Mittwoch, 5. Oktober 2016

Daumen runter für Hochhäuser


Ein Dinosaurer entsteht: Das Hochhaus an der Karlstraße, 1958 eröffnet.
Kommentar
Heute fand ich in der Frankfurter Allgemeinen Zeitung vom 28. April 1997 einen Beitrag des deutschen Architekturprofessors Andreas Gottlieb Hempel. Vor dem Hintergrund, dass dieser Artikel mit seiner vernichtenden Kritik an Hochhäusern und anderen Investoren-Lieblosigkeiten fast zwanzig Jahre alt ist, fragt man sich, warum Reutlingen heute immer noch einer Strategie nachgeht, die gekennzeichnet ist von "wahren Dinosauriern des technischen Fortschritts" (Hempel). Vielleicht liegt es auch daran, dass die Rolle des Architekten und der Stadtplaner, wie es Hempel in diesem Artikel aufführt, angesichts der Geldmacht der Investoren auf einen einzigen Satz reduziert ist: "Er wickelt ab." Auch bei anderen Gelegenheiten warnt Hempel vor Projekten, die das genaue Gegenteil zu sein scheinen, was eine Stadt zum Beispiel im Vergleich zum ländlichen Raum ausmacht: ihre Vielfalt. Die Stadt der Zukunft wie die Stadt der Vergangenheit zeichnet sich durch folgende Eigenschaft aus, sagt er: "Es ist die urbane Vielfalt aus den unterschiedlichsten Nutzungen, Funktionen, Lebensbereichen und Menschen". Vielleicht redet unsere Stadtverwaltung und deren Stadträte lieber mit Investoren als mit uns, womit eigentlich schon alles gesagt sein könnte: Wir sind denen viel zu vielfältig  - (und sie uns zu einfältig).
Raimund Vollmer




1997: »Konzentration von Kapital und gängigem Know-how und die Übernahme von Gesamtverantwortung zu festen Preisen und Terminen sind in Zeiten gefragt, in denen sich der eigenverantwortliche Bauherr verabschiedet hat. An seine Stelle sind Investoren getreten, die nicht nur für sich selbst, sondern für sogenannte meist noch nicht bekannte Nutzer oder Endverbraucher bauen.
Verantwortung reduziert sich dabei auf justitiable Parameter, vor allem gegenüber Banken und Geldgebern. Verantwortung dagegen für die Gesellschaft, die Umwelt und die Baukultur ist ebenso hinderlich für das Management des reibungslosen Abwickelns einer Bauaufgabe wie technische und künstlerische Innovationen, von denen Architektur seit jeher bestimmt war.
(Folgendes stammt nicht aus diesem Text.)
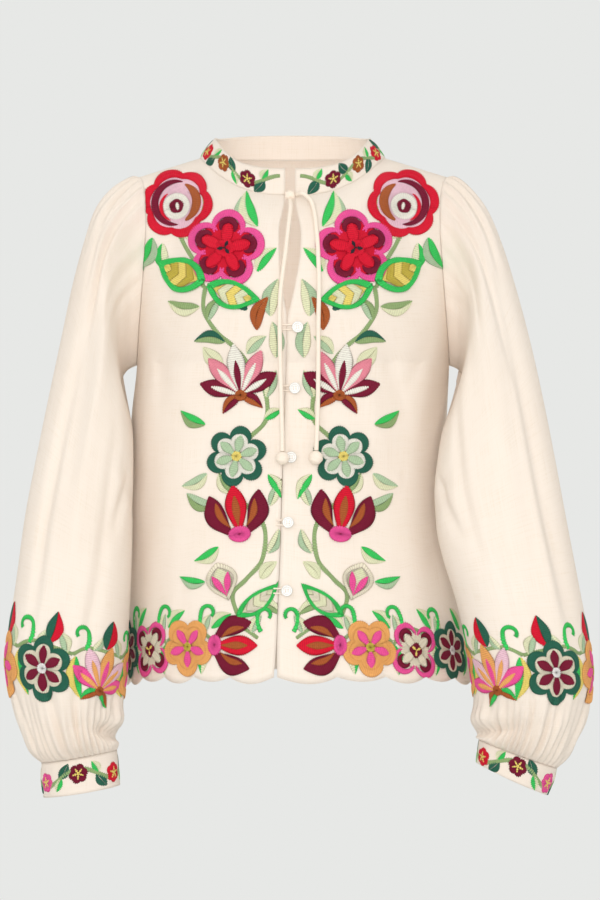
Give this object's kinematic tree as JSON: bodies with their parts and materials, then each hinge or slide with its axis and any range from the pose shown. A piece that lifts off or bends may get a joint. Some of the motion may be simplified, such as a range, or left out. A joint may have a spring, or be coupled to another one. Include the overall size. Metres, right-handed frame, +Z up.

Aus diesem Grund ist es nicht verwunderlich, dass Oberflächenästhetik von sogenannten Stararchitekten als besser vermarktbare Corporate Identity Baustrukturen überzieht, die, gemessen an den heutigen Möglichkeiten innovativen, ressourcenschonenden und nachhaltigen Bauens, wahre Dinosaurier des technischen Fortschritts sind.
Selbst schon die vergangen geglaubte Epoche der Hochhäuser als Energieschleudern und des antiurbanen Lebensgefühls mit dem Effekt von Verkehrsmagneten konnte im Schutz des Investorenkapitals wiedererstehen.«
Andreas Gottlieb Hempel, Stadtplaner und Architekturprofessor
 

Bildertanz-Foto:Erich Holder

1 Kommentar:

Anonym hat gesagt…

Die Zeit der Hochhäuser ist doch längst vorbei. Und nach Reutlingen passen die einfach nicht.